A. Walters is a science fiction, horror novelist and short story writer.
He is at times a happy genre jumper into other quirky realms. M.A. has
been away from fiction writing for awhile due to a past marriage, graduate
studies, work, and other dangerous pursuits. Ill health landed him on
his computer chair a few years back and the long commutes and coffee
drenched 14-16 hour days in the California silicone valley came to a
screeching halt. Now adays the walk to the mailbox is wrought with enough
peril and adventure, ( Maine ice).
- What can you tell us about your new book The Rocks Beneath?

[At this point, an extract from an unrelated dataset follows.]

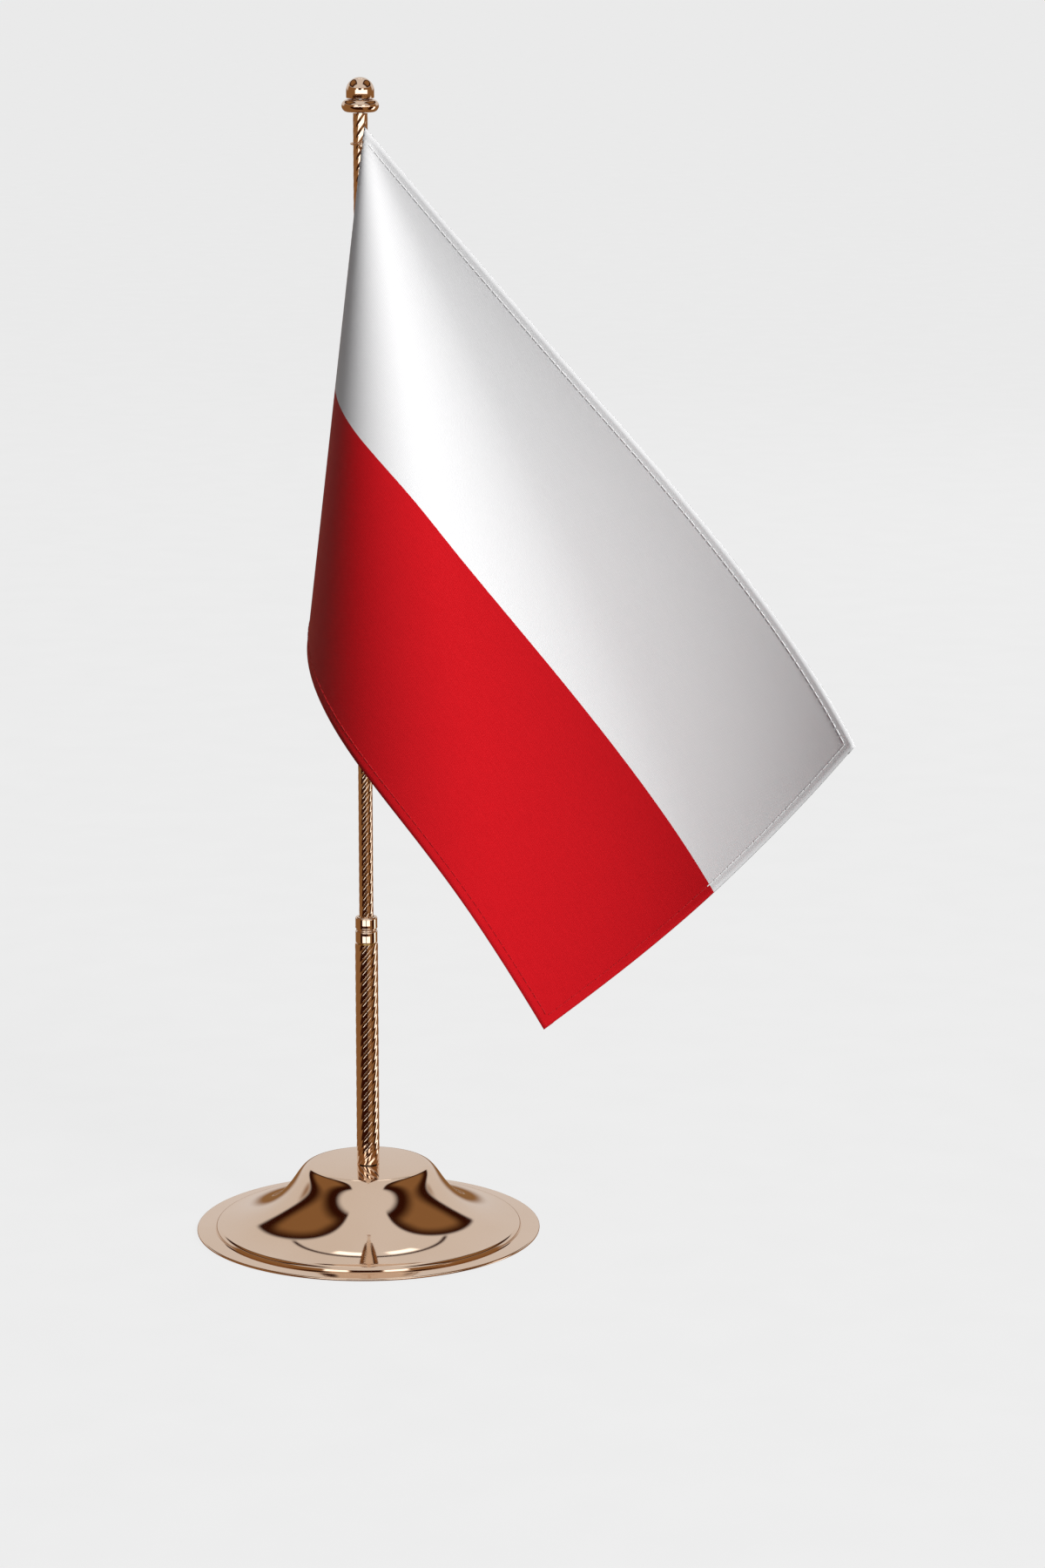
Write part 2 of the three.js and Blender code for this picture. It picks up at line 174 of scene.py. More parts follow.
def bell_flank(inset, steps):
    """The bell's section, a cubic curve from the flat top to the bead, moved inwards by `inset`."""
    top = Vector((PLATEAU_R, shell_top))
    shoulder = Vector((PLATEAU_R + SHOULDER_REACH * flank_run, shell_top - SHOULDER_DROP))
    waist = Vector((PLATEAU_R + WAIST_REACH * flank_run, bead_top + WAIST_RISE * (shell_top - bead_top)))
    foot = Vector((bead_crest_r, bead_top))
    points = []
    for k in range(steps + 1):
        done = k / steps
        left = 1 - done
        at = top * left ** 3 + foot * done ** 3
        at += shoulder * 3 * left ** 2 * done + waist * 3 * left * done ** 2
        along = (shoulder - top) * left ** 2 + (foot - waist) * done ** 2
        along += (waist - shoulder) * 2 * left * done
        along.normalize()
        points.append((at.x + along.y * inset, at.y - along.x * inset))
    return points


bead_centre = (bead_crest_r + BEAD_EDGE_OUT, bead_top - BEAD_EDGE_R)
bead_edge = arc_points(bead_centre, BEAD_EDGE_R, 84, 8, 12)
bead_foot = [(bead_centre[0] + BEAD_EDGE_R + BEAD_FOOT[0], lip_top + BEAD_FOOT[1]),
             (bead_outer + LIP_START, lip_top)]
rim = arc_points((shell_r - SHELL_WALL / 2, lip_bottom + SHELL_WALL / 2), SHELL_WALL / 2, 90, -90, 10)
hollow = [(bead_outer - HOLLOW_FOOT, lip_bottom),
          (bead_outer - HOLLOW_TOP, bead_top - SHELL_WALL - HOLLOW_TOP)]
inner_flank = bell_flank(SHELL_WALL, 40)[::-1]
shell_outline = [(BOLT_HOLE_R, shell_top)] + bell_flank(0.0, 72) + bead_edge + bead_foot + rim + hollow
shell_outline += inner_flank + [(BOLT_HOLE_R, shell_top - SHELL_WALL)]
plating = metal("plating", PLATING_LIGHT, PLATING_DARK, roughness=0.05, grain_scale=160.0, scratch=0.02)
base_shell = turned_piece("base_bell", shell_outline, plating, "base", 256)
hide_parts("base_shell")


# ---- ballast ----
# A rough casting of grey iron that fills the bell and keeps the stand upright. It is dropped
# in from below and held by the clamp bolt.
def paint(node, material):
    """Gives a carried-over piece its finish."""
    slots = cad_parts[node].data.materials
    slots.clear()
    slots.append(material)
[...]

I can tell you what I think of it but I'm more interested in what others think it is. On one level it's a hard driving fast paced adventure Sci Fi. However it's character driven and there are deep collisions of personalities and ideas in this action. These are personalities defining and creating the direction and course of their own history. The story is about cross roads that define a race. It's about the dark roads civilization can too often take and the damage that it inflicts on it's own self.

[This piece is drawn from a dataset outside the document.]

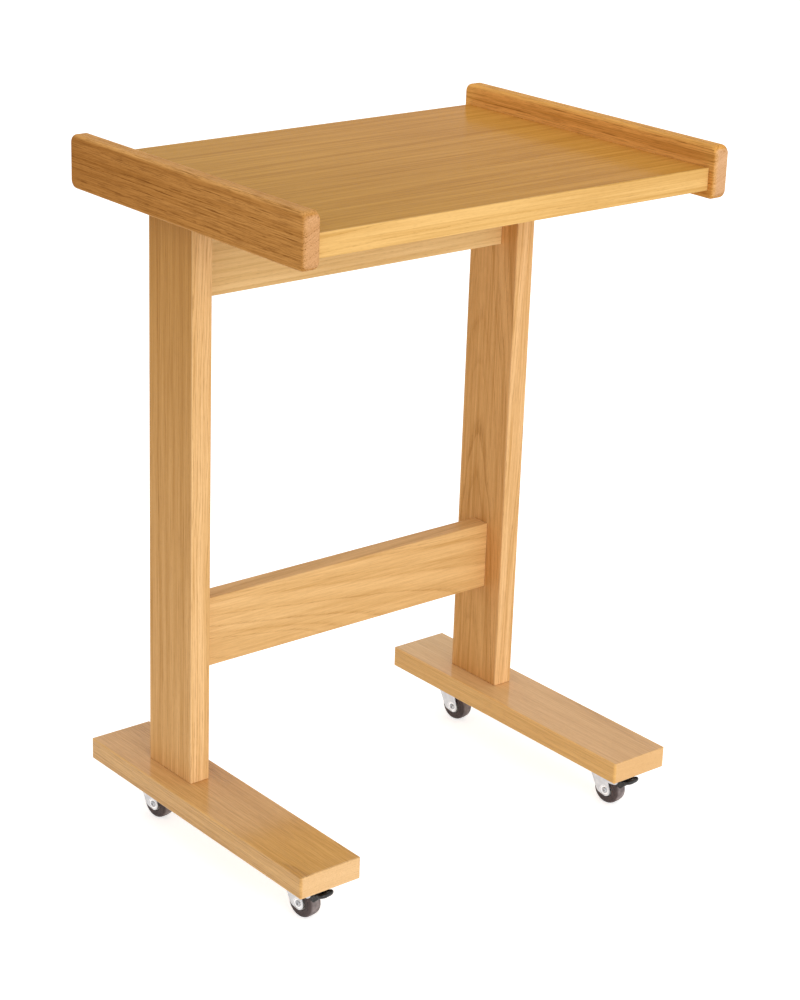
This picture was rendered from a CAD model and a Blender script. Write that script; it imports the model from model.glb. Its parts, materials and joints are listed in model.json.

- Where did the idea for this story come?
I wish I knew how to answer that. The manner in which a story comes is a kind of mysterious thing. I think writers, particularly poets are modernity's answer to shamanism, it's something old you see, the storyteller functions as such. We may have technology but in fact it's the same as sitting around the campfire and spinning myth to explain the world. I think most writers are at least a bit mystified by the process of writing if they are honest. I find that character and story have an odd life of their own.
That said observation of life has a lot to do with it. Looking at the world in an objective way and realizing that most of the values we claim to embrace are decidedly not how the world functions. Remember the things we hopefully learned as children like sharing? How often do we see this practiced in daily life? When we see this a tension arises, a very creative kind of tension.

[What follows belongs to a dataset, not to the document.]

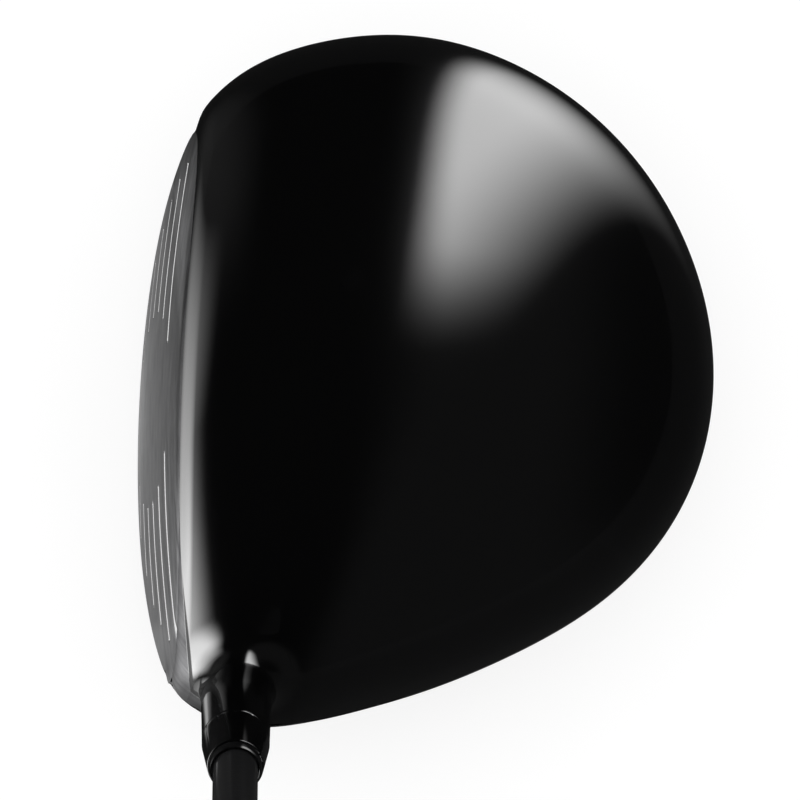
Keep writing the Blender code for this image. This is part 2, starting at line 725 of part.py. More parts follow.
def build_head():
    """Crown, sole, face plate and hosel piece. Returns the sole."""
    phi = plan_columns()
    crown = crown_grid(phi)
    crown_inside = inset(crown, CROWN_T, Column.field)
    head_object("crown_shell", dome_shell(crown, crown_inside), "gloss_black_lacquer")
    sole = sole_grid(phi)
    sole_inside = inset(sole, SOLE_T, Column.body)
    sole_shell = head_object("sole_shell", dome_shell(sole, sole_inside), "satin_titanium")
    back = inset(face_grid(phi, FACE_BACK_MARGIN), FACE_T, Column.body)
    head_object("face_plate", plate(face_grid(phi), back), "brushed_titanium")
    head_object("hosel_neck", closed_tube(neck_grid()), "gloss_black_lacquer")
    # opening in the sole under the hosel's tube
    cut_round(sole_shell, "port_cutter", BORE_R + 0.35, -4, 17, SHAFT_FRAME, 32)
    return sole_shell


def build_weight(side, x, y, sole_shell):
    """Cup, weight and screw. Local z points out of the sole, 0 at the cup's mouth."""
    recess = 0.5
    on_sole = np.array([x, y, float(sole_z(np.array([x]), np.array([y]))[0])])
    outward = normals_at(on_sole[None, :], Column.body)[0]
    frame = frame_on(on_sole - outward * recess, outward)

    inner_r, outer_r, boss_r, hole_r = 7.0, 8.0, 4.4, 2.3
    floor = -6.2
    under = floor - 1.4
    boss_end = floor - 7.0
    cut_round(sole_shell, side + "_port_cutter", outer_r + GAP, -9, 6, frame, 40)
    lathe(side + "_weight_port", [
        (inner_r + 0.4, 0), (outer_r, 0), (outer_r, under), (boss_r, under),
        (boss_r, boss_end), (hole_r, boss_end), (hole_r, floor), (inner_r, floor),
        (inner_r, -0.4),
    ], "cast_titanium", frame, 40)
    axis = bpy.data.objects.new(side + "_weight_axis", None)
    bpy.context.scene.collection.objects.link(axis)
    axis.matrix_world = frame

    # round weight with a sunk seat for the screw's head
    weight_r, sink_r, hole_r = 6.7, 4.2, 2.35
    bottom = floor + GAP
    top = bottom + 5.2
    sink = top - 2.9
    lathe(side + "_weight", [
        (sink_r, top), (weight_r - 0.5, top), (weight_r, top - 0.5), (weight_r, bottom + 0.4),
        (weight_r - 0.4, bottom), (hole_r, bottom), (hole_r, sink), (sink_r, sink),
    ], "tungsten_alloy", frame, 40)

    head_r, shank_r, socket_r = 3.8, 2.0, 1.7
    seat = sink + 0.15
    head_top = seat + 2.5
    socket_floor = head_top - 1.8
    tip = seat - 12.6 + 0.4
    lathe(side + "_weight_screw", [
        (0, tip), (shank_r - 0.4, tip), (shank_r, tip + 0.5), (shank_r, seat), (head_r, seat),
        (head_r, head_top - 0.4), (head_r - 0.4, head_top), (socket_r, head_top),
        (socket_r, socket_floor), (0, socket_floor),
    ], "dark_steel", frame, 24)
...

A writer needs to dive below the propaganda and this is something that all cultures practice knowingly or not our ethnocentrisms are our propagandas. We all want to believe them. I don't think this is necessarily bad, it's natural and we all try and twist the world into fitting our pre-conceived notions, especially if there is something we want and think we some how disserve. This happens naturally and serves a protective function but its also very dangerous and deceptive when it becomes the tool of power and privilege, then it can truly become something, well, evil.
This is my view at least. People do it and nations do it. We are at such a cross roads, and have been for some time now. It's a good time to be a writer and a scary time to be human being I think if you are even remotely awake; it's getting scary out there. Some of us would like to push our culture to live up to its' highest and most noble ideas like true justice and equality, etc, however old bigotries, and hatreds and intolerances have truly bubbled into the open. I've seen this story before and it can and often does end very badly. Seeing the patterns repeat themselves gives me pause. Sorry that's the anthropologist in me speaking. I can't avoid that perspective; it's in the work also. As a writer and a person I look for patterns. In many ways humans are very predictable. I think we play with this as writers. We stretch and prod it, but there is a framework to work within.
- How long did it take you to write this book? (And how long is the book?)
It took a year to write, although I was working on multiple projects at the time including a book of short stories, a novella and a screenplay. For example I finished a Flourish of Damage & other Tales, a mixed genre collection of short stories. It is divided into 3-parts, there is humor, horror, and science fiction. It is available now at Sonar 4. Please see the link bellow and go and check it out.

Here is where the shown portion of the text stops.